See Artifact Corpus for full documentation.
Serialization¶
DedupConfig is a dataclass and can be serialized with dataclasses.asdict():
import dataclasses
config = DedupConfig(hash_fields=["stem"], hash_algorithm="sha256")
config_dict = dataclasses.asdict(config)
# {"hash_fields": ["stem"], "hash_algorithm": "sha256", ...}
# Reconstruct
restored = DedupConfig(**config_dict)
This is used internally by ArtifactCorpus to persist dedup configuration in the corpus artifact.

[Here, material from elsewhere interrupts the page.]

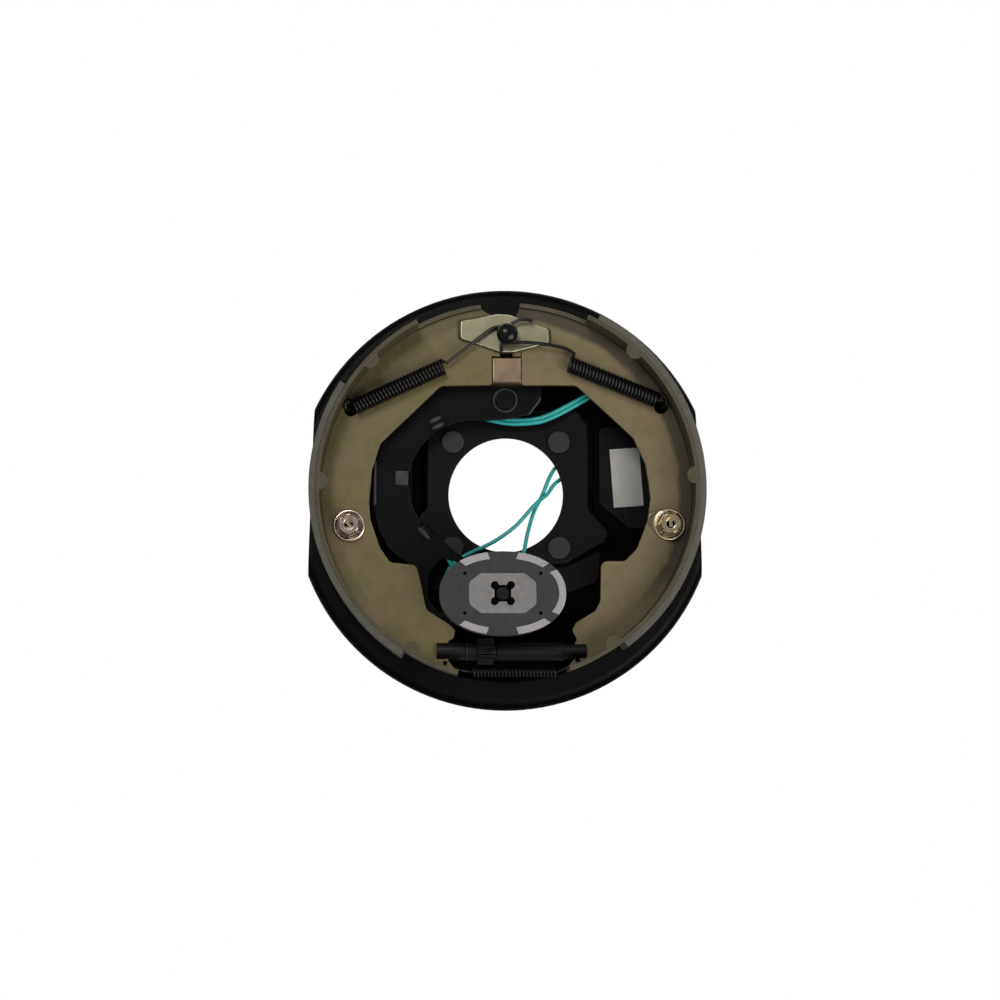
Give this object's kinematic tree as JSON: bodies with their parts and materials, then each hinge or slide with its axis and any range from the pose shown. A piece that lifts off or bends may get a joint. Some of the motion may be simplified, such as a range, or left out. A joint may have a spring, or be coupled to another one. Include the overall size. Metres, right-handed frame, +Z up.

Database Backend Considerations¶
The dedup checker stores hash records using AsyncDatabase.create() and AsyncDatabase.search(). Any backend works:
| Backend | Use Case |
|---|---|
AsyncMemoryDatabase |
In-session dedup (data lost on restart) |
AsyncSQLiteDatabase |
Persistent local dedup |
AsyncPostgresDatabase |
Shared/production dedup across services |
For cross-session dedup without ArtifactCorpus.load(), use a persistent backend. For in-session dedup (most common with ArtifactCorpus), AsyncMemoryDatabase is sufficient since load() re-registers items automatically.